Angela Kinney began working at the Library of Congress in 1981 in the library's Retail Sales Office and moved to cataloging two years later. Since 1985 she has served in progressively responsible positions in Library Services, first as a cataloging technician, professional cataloger, first line supervisor, and now as a division chief. Kinney is a graduate of the Library of Congress's Leadership Development Program (1999–2000). Between 1999 and 2004 she was special assistant to the Director for National Services, before obtaining a position as chief of the Social Sciences Cataloging Division (2004–2008). Library Services combined its cataloging and acquisitions divisions, and consequently Kinney became chief of the African, Latin American and Western European Division, where she presently works. Her division specializes in the acquisition and cataloging of print and electronic materials from sub-Sahara Africa, Latin America and Western Europe. Kinney has spearheaded several shelf-ready cataloging projects with approval plan vendors from across the globe, and is an active and enthusiastic member of ALA/ALCTS. She has a BA from Georgetown University, and a MLS from The Catholic University of America.
Jenica P. Rogers is Director of Libraries and College Archives, and Dorf Endowed Director of Applied Learning, at the State University of New York at Potsdam, coming from a library background in cataloging, collection development, and staff training. Jenica is responsible for ensuring that the Libraries and Archives are evolving in ways that are integrated into the academic mission of the College, and her current professional interests include interrogating the ways our information economy is breaking down and reforming now that the internet changed everything, and informing, mentoring, and supporting new library professionals as they hit the real world face first and at full speed. Jenica earned her MLIS from the University of Wisconsin-Madison and her BA from Trinity College in Hartford,
In 2009, Jenica was selected as a Mover and Shaker by Library Journal, and began her must-read blog addressing library issues, Attempting Elegance, She has delivered keynote speeches at library conferences around the United States, Canada, Australia, and New Zealand. In 2014 she was chosen to receive the American Library Association’s ALCTS HARRASSOWITZ Award for Leadership in Library Acquisitions.

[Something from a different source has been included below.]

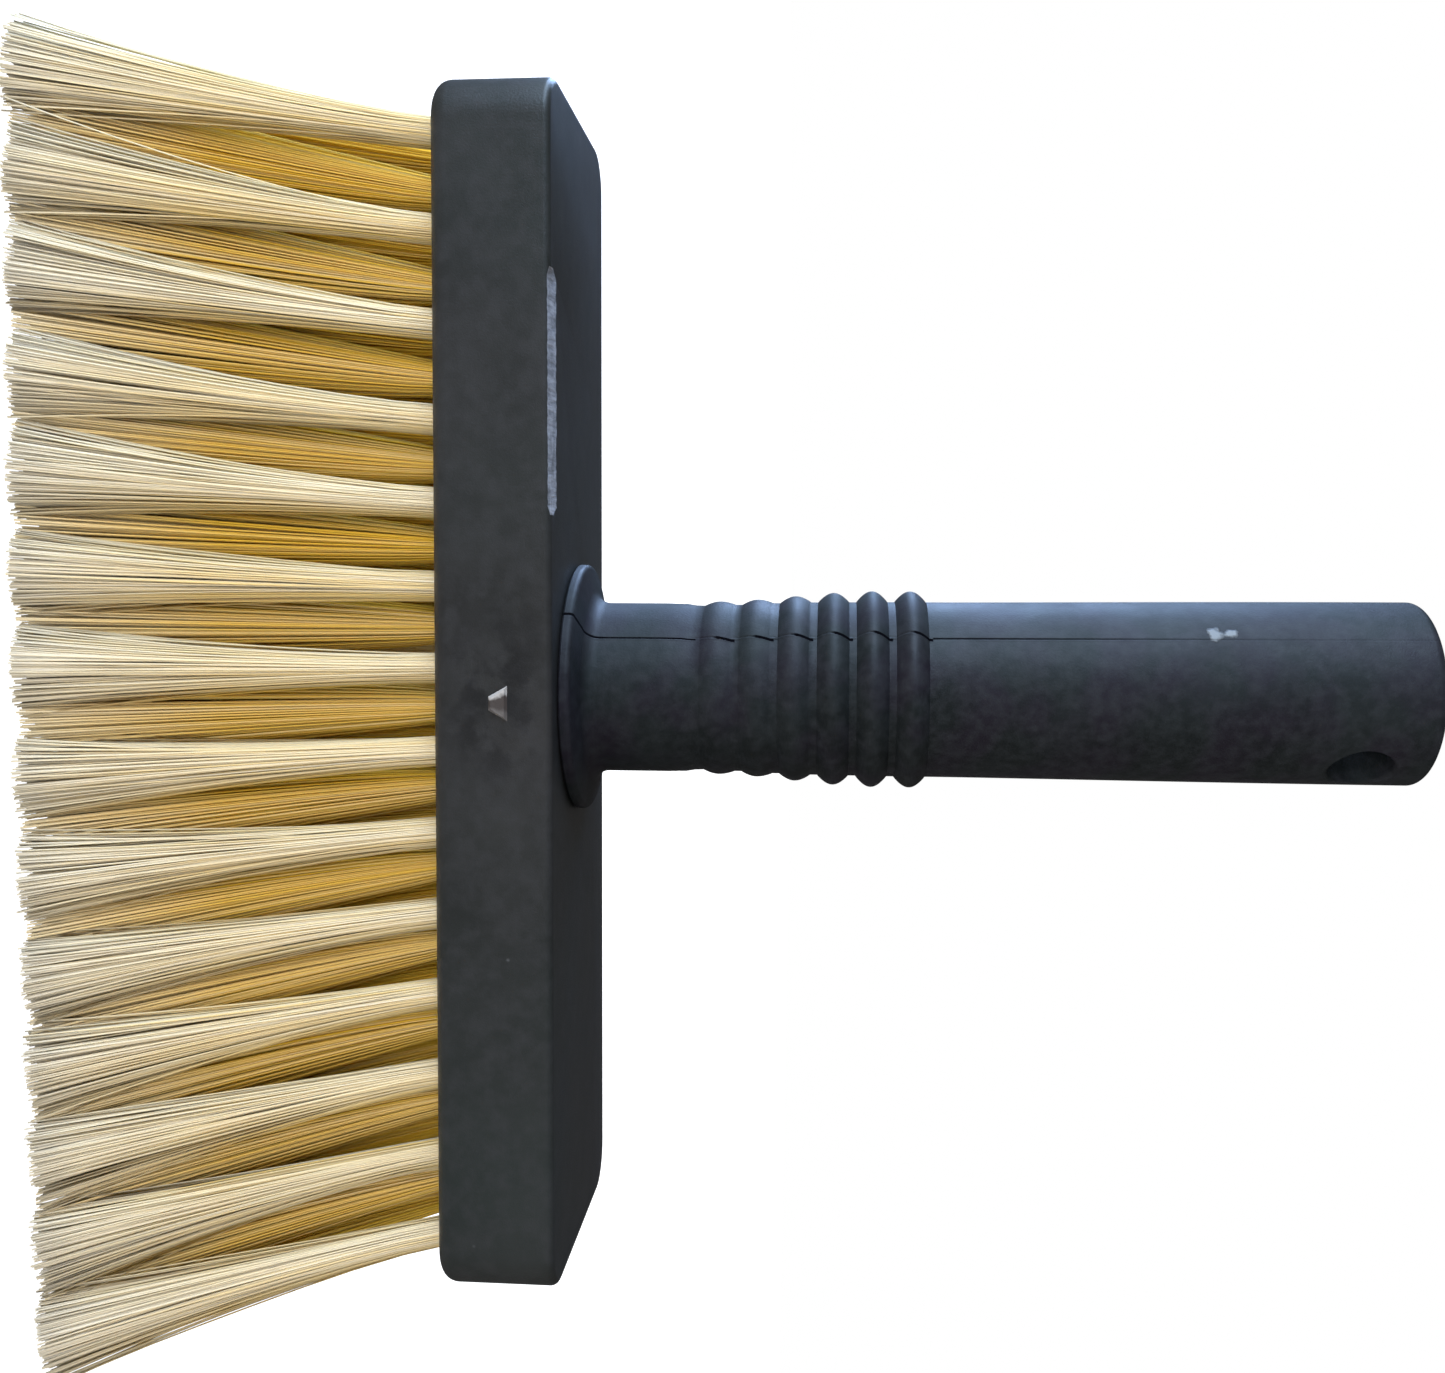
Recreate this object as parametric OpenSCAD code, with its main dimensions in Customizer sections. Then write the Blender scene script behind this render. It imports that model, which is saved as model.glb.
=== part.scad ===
// Bee brush: a T-shaped hand brush that stands on the trimmed tips of its bristles.
// Z runs up the handle, X along the bristle block, Y across it. The origin is under the
// handle, in the plane of the bristle tips.

/* [Bristle block] */
// Length of the block
block_l = 196; // [190:1:230]
// Width of the block
block_w = 50; // [48:1:60]
// Thickness of the block
block_t = 19.4; // [18:0.2:26]
// Corner radius of the block, seen from above
block_r = 7.5; // [5:0.5:12]
// Rounding of the block's lower edge
low_round = 2.8; // [1:0.2:4]
// Rounding of the block's upper edge
top_round = 1.2; // [0.6:0.2:2.5]

/* [Tufts] */
// Free length of the bristles below the block
free_l = 72.6; // [50:1:80]
// Distance between neighbouring rows
row_gap = 8.5; // [8.2:0.1:8.8]
// Distance from the middle of the block to the last tuft of an outer row
row_half = 89.8; // [86:0.2:90]
// Spacing of the tufts along a row
pitch = 13.4; // [13:0.1:13.6]
// Number of wider spacings, at the -X end of a row
wide_gaps = 3; // [2:1:4]
// Radius of a tuft hole
hole_r = 2.7; // [2.2:0.1:3]
// Depth of a tuft hole
hole_depth = 10; // [8:0.5:10]
// How far a tip moves outward for each mm that its root is from the middle
splay = 0.21; // [0:0.01:0.22]
// Radius of a tuft at its tips
tip_r = 5.8; // [4:0.1:5.8]

/* [Handle] */
// Length of the handle above the block
handle_l = 141; // [120:1:160]
// Radius of the handle just above the collar
base_r = 14.6; // [13.5:0.1:15]
// Radius of the handle at its far end
end_r = 15.3; // [14.5:0.1:16]
// Radius of the narrow waist below the rings
waist_r = 14.2; // [13.5:0.1:14.5]
// Radius of the collar
collar_r = 21.2; // [19:0.1:22.5]
// Height of the first ring above the block
ring_z = 24.7; // [24:0.1:27]
// Spacing of the rings
ring_pitch = 6.5; // [6:0.1:8]
// Radius of the hanging hole
hang_r = 5; // [3:0.5:6]
// Distance of the hanging hole from the handle's far end
hang_drop = 11.5; // [11:0.5:20]
// Turn of the hanging hole about the handle, from -Y towards +X
hang_angle = 52; // [0:1:90]

/* [Hidden] */
$fn = 48;
ROWS = ["front", "inner_front", "middle", "inner_back", "back"];
ALL_ROWS = [0:4];
// The outer rows and the middle one have a node for each tuft, the inner rows one for a row
SINGLE_ROWS = [0, 2, 4];
GROUPED_ROWS = [1, 3];
MIDDLE_ROW = 2;
function two_digits(i) = i < 9 ? str("0", i + 1) : str(i + 1);
function anchors_name(row) = str("anchors_", ROWS[row]);
function tuft_name(row, i) = str("tuft_", ROWS[row], "_", two_digits(i));
function tufts_name(row) = str("tufts_", ROWS[row]);

// The outer rows have one spacing from the +X end and a wider one at the -X end
outer_count = 14;
wide_pitch = (2 * row_half - pitch * (outer_count - 1 - wide_gaps)) / wide_gaps;
outer_x = [for (i = [0:outer_count - 1])
    i < wide_gaps
        ? -row_half + i * wide_pitch
        : row_half - (outer_count - 1 - i) * pitch];
// The inner rows stand in the gaps, and the middle row leaves out the tuft under the handle
inner_x = [for (i = [0:outer_count - 2]) (outer_x[i] + outer_x[i + 1]) / 2];
missing_tuft = 6;
middle_x = [for (i = [0:outer_count - 1]) if (i != missing_tuft) outer_x[i]];
row_x = [outer_x, inner_x, middle_x, inner_x, outer_x];
function last(row) = len(row_x[row]) - 1;
function row_y(row) = (row - MIDDLE_ROW) * row_gap;

block_z = free_l;
top_z = block_z + block_t;
handle_top = top_z + handle_l;
hang_z = handle_top - hang_drop;

// Wire anchors: flat pieces on edge that bite into the walls of the tuft holes
anchor_l = 2 * hole_r + 0.6;
anchor_w = 0.45;
anchor_h = 2.2;
anchor_z = block_z + hole_depth - anchor_h;
tuft_gap = 0.05;
across_splay = 0.1;
flare_z = free_l * 0.45;
flare_share = 0.4;
flutes = 24;
flute_depth = 0.92;

// Screw joint between handle and block, drawn as rings instead of a helix
spigot_r = 12.4;
thread_h = 0.9;
thread_pitch = 2.2;
thread_turns = 3;
thread_gap = 0.2;
socket_depth = 8.2;
socket_floor = top_z - socket_depth;

// Handle
bore_r = 9.8;
end_wall = 3.2;
end_round = 1.8;
seat_r = 19;
rim_low = 0.2;
rim_high = 2.1;
rim_round = 0.6;
flare_low = 2.9;
collar_flare = 2.6;
ring_half_base = 2.3;
ring_half_crest = 0.9;
ring_crests = [14.95, 15.3, 15.9, 16.5, 16.8, 16.8];
ring_valleys = [14.4, 14.7, 14.85, 14.9, 14.95, 14.95];
cross_wall = 2.4;

// Small marks of the moulding on the front of the block
gate_x = 1;
gate_z = top_z - 8.6;
gate_h = 3;
gate_w_low = 2.2;
gate_w_high = 5.6;
gate_proud = 0.3;
shave_x = -48;
shave_l = 39.5;
shave_w = 1.1;

// Revolved outline of one block corner, a puck with both edges rounded
module corner_puck() {
    rotate_extrude($fn = 32)
        polygon(concat(
            [[0, block_z]],
            [for (a = [0:15:90])
                [block_r - low_round + low_round * sin(a), block_z + low_round - low_round * cos(a)]],
            [for (a = [0:15:90])
                [block_r - top_round + top_round * cos(a), top_z - top_round + top_round * sin(a)]],
            [[0, top_z]]
        ));
}

// Solid bar before any hole is made in it
module block_bar() {
    hull()
        for (sx = [-1, 1])
            for (sy = [-1, 1])
                translate([sx * (block_l / 2 - block_r), sy * (block_w / 2 - block_r), 0])
                    corner_puck();
}

// Revolved half outline of the threaded spigot, grown by gap for the socket
function thread_outline(gap) = [
    for (turn = [0:thread_turns - 1])
        for (corner = [[0, 0], [thread_h, 0.6], [thread_h, 1], [0, 1.6]])
            [spigot_r + gap + corner[0], socket_floor + 1 + turn * thread_pitch + corner[1]]
];

module socket_space() {
    rotate_extrude()
        polygon(concat(
            [[0, socket_floor], [spigot_r + thread_gap, socket_floor]],
            thread_outline(thread_gap),
            [[spigot_r + thread_gap, top_z + 1], [0, top_z + 1]]
        ));
}

// Small raised trapezoid where the block was broken off its runner
module gate_mark() {
    translate([gate_x, -block_w / 2 + 0.5, gate_z])
        rotate([90, 0, 0])
            linear_extrude(0.5 + gate_proud, scale = 0.86)
                polygon([
                    [-gate_w_low / 2, -gate_h / 2],
                    [gate_w_low / 2, -gate_h / 2],
                    [gate_w_high / 2, gate_h / 2],
                    [-gate_w_high / 2, gate_h / 2]
                ]);
}

// Slanting cut along the upper front edge
module shaved_edge() {
    translate([shave_x, -block_w / 2, top_z])
        rotate([45, 0, 0])
            cube([shave_l, shave_w, 2 * shave_w], center = true);
}

module anchor(x, y) {
    translate([x, y, anchor_z + anchor_h / 2])
        cube([anchor_l, anchor_w, anchor_h], center = true);
}

module block() {
    color("#3c4043")
    difference() {
        union() {
            block_bar();
            gate_mark();
        }
        shaved_edge();
        socket_space();
        for (row = ALL_ROWS)
            for (x = row_x[row]) {
                translate([x, row_y(row), block_z - 1])
                    cylinder(r = hole_r, h = hole_depth + 1, $fn = 24);
                anchor(x, row_y(row));
            }
    }
}

module anchors(row) {
    color("#b9bcc0")
    for (x = row_x[row])
        anchor(x, row_y(row));
}

// Fluted ring of points around a tuft's axis, which leans outward from its root
function tuft_ring(x, y, z, r) =
    let(lean = max(0, (block_z - z) / free_l))
    [for (k = [0:flutes - 1])
        let(a = 360 * k / flutes, reach = k % 2 == 0 ? r : r * flute_depth)
        [x * (1 + splay * lean) + reach * cos(a), y * (1 + across_splay * lean) + reach * sin(a), z]];

// Closed solid through rings of equal length, listed from the top down
module skin(rings) {
    n = len(rings[0]);
    last = len(rings) - 1;
    polyhedron(
        points = [for (ring = rings) each ring],
        faces = concat(
            [[for (k = [n - 1:-1:0]) k]],
            [for (j = [0:last - 1]) for (k = [0:n - 1])
                [j * n + k, j * n + (k + 1) % n, (j + 1) * n + (k + 1) % n, (j + 1) * n + k]],
            [[for (k = [0:n - 1]) last * n + k]]
        )
    );
}

// Bundle of filaments: a plug in its hole and a fan below it, with a slot for the anchor
module tuft(row, i) {
    x = row_x[row][i];
    y = row_y(row);
    plug_r = hole_r - tuft_gap;
    color("#e3d08a")
    difference() {
        skin([
            tuft_ring(x, y, block_z + hole_depth, plug_r),
            tuft_ring(x, y, block_z, plug_r),
            tuft_ring(x, y, flare_z, plug_r + (tip_r - plug_r) * flare_share),
            tuft_ring(x, y, 0, tip_r)
        ]);
        anchor(x, y);
    }
}

module tufts(row) {
    for (i = [0:last(row)])
        tuft(row, i);
}

// Half outline of one grip ring, from its lower valley to its upper one
function ring_outline(i) =
    let(z = top_z + ring_z + i * ring_pitch, crest = ring_crests[i], valley = ring_valleys[i])
    [
        [i == 0 ? waist_r : ring_valleys[i - 1], z - ring_half_base],
        [crest - 0.25 * (crest - valley), z - ring_half_crest - 0.4],
        [crest, z - ring_half_crest + 0.3],
        [crest, z + ring_half_crest - 0.3],
        [crest - 0.25 * (crest - valley), z + ring_half_crest + 0.4],
        [valley, z + ring_half_base]
    ];

// Bell collar: a disc, lifted a little at its rim, that flows up into the handle
function collar_outline() = concat(
    [
        [seat_r, top_z],
        [seat_r, top_z + rim_low],
        [collar_r - rim_round, top_z + rim_low],
        [collar_r, top_z + rim_low + rim_round],
        [collar_r, top_z + rim_high - rim_round],
        [collar_r - rim_round, top_z + rim_high]
    ],
    [for (a = [0:15:90])
        [base_r + collar_flare * (1 - sin(a)),
         top_z + flare_low + collar_flare * (1 - cos(a))]]
);

function grip_outline() = concat(
    [[base_r, top_z + ring_z - 6.5], [waist_r, top_z + ring_z - 4.6]],
    [for (i = [0:len(ring_crests) - 1]) each ring_outline(i)]
);

function end_outline() = [for (a = [0:15:90])
    [end_r - end_round + end_round * cos(a), handle_top - end_round + end_round * sin(a)]];

module handle_body() {
    rotate_extrude($fn = 72)
        polygon(concat(
            [[0, socket_floor + 0.4], [spigot_r, socket_floor + 0.4]],
            thread_outline(0),
            [[spigot_r, top_z]],
            collar_outline(),
            grip_outline(),
            end_outline(),
            [[0, handle_top]]
        ));
}

// Lays a shape's Z axis along the hanging hole
module along_hang_hole() {
    translate([0, 0, hang_z])
        rotate([0, 0, hang_angle])
            rotate([90, 0, 0])
                children();
}

module cross_tube() {
    intersection() {
        along_hang_hole()
            cylinder(r = hang_r + cross_wall, h = 2 * end_r, center = true);
        cylinder(r = end_r - 1, h = handle_top - end_wall);
    }
}

module hang_hole() {
    along_hang_hole() {
        cylinder(r = hang_r, h = 3 * end_r, center = true);
        for (side = [0, 180])
            rotate([0, side, 0])
                translate([0, 0, end_r - 1.6])
                    cylinder(r1 = hang_r, r2 = hang_r + 2.4, h = 2.4);
    }
}

module handle() {
    color("#3c4043")
    difference() {
        union() {
            difference() {
                handle_body();
                translate([0, 0, socket_floor - 1])
                    cylinder(r = bore_r, h = handle_top - end_wall - socket_floor + 1);
            }
            cross_tube();
        }
        hang_hole();
    }
}

block();
handle();
for (row = ALL_ROWS)
    anchors(row);
for (row = GROUPED_ROWS)
    tufts(row);
for (row = SINGLE_ROWS)
    for (i = [0:last(row)])
        tuft(row, i);
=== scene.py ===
"""Bee brush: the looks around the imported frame.

Lengths are in metres. The CAD's block and handle are replaced by finer meshes of the same
size, and each tuft's solid by its filaments. Everything is placed from the frame's boxes.
"""

import math
import random

import bmesh
import bpy
from mathutils import Matrix, Vector


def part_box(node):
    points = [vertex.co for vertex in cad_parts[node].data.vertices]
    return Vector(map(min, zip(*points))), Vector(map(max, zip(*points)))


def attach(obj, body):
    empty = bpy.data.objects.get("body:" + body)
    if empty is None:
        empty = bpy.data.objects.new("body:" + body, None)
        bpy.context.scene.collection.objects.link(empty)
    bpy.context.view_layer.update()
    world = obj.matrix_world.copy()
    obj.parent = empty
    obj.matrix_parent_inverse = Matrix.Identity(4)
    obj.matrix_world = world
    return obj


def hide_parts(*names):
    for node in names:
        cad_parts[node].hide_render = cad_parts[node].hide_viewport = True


MM = 0.001
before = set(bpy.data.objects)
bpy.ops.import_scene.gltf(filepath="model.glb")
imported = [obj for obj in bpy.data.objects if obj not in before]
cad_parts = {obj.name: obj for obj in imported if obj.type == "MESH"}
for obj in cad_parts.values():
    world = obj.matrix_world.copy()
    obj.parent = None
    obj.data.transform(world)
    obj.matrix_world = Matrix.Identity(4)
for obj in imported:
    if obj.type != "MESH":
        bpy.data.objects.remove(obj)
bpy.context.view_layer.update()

# Sizes read from the frame
block_lo, block_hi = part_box("block")
_, handle_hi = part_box("handle")
BLOCK_X = block_hi[0]
BLOCK_Y = block_hi[1]
BLOCK_Z = block_lo[2]
TOP_Z = block_hi[2]
HANDLE_Z = handle_hi[2]
COLLAR_R = handle_hi[0]

# Sizes that the boxes don't give
CORNER_R = 7.5 * MM
LOW_ROUND = 2.8 * MM
TOP_ROUND = 1.2 * MM
HOLE_R = 2.7 * MM
HOLE_DEPTH = 10 * MM
TIP_R = 5.8 * MM
SPLAY = 0.21
ACROSS_SPLAY = 0.1
BASE_R = 14.6 * MM
END_R = 15.3 * MM
SPIGOT_R = 12.4 * MM
SOCKET_DEPTH = 8.2 * MM
BORE_R = 9.8 * MM
SEAM_ANGLE = math.radians(-38)
SEAM_SLIP = 0.7 * MM
HANG_ANGLE = math.radians(52)
HANG_R = 5 * MM
HANG_Z = HANDLE_Z - 11.5 * MM
RINGS = 6
RING_Z = TOP_Z + 24.7 * MM
RING_PITCH = 6.5 * MM
GATE = Vector((1 * MM, -BLOCK_Y, TOP_Z - 8.6 * MM))
SHAVE_X = -48 * MM
SHAVE_L = 38.5 * MM


# ---------------------------------------------------------------- camera and light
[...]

As an independent consultant, October Ivins, Ivins eContent Solutions, assists publishers and other content providers, associations, libraries, and consortia. Projects typically include market research, pricing, and/or marketing strategy. She began her career as an academic librarian at UNC Chapel Hill, where she earned an MLS, and LSU. She completed PhD coursework in LIS (digital libraries and the information industry, and qualitative research methods) at UT Austin. She was an executive at two Boston area publishing services startups before becoming a consultant. Ivins is a past president of both NASIG and SSP and currently chairs the ALA ALCTS President’s Program 2016 Committee. October is a frequent speaker at professional meetings, including ALA, AAUP, Charleston Conference, ER & L, ICOLC, NASIG, NFAIS, SSP, and TLA. She has consulted on ebook projects since 2004 and presently serves as the Project Consultant for the Mellon funded Charlotte Initiative: Permanent Acquisitions of eBooks for Academic Libraries.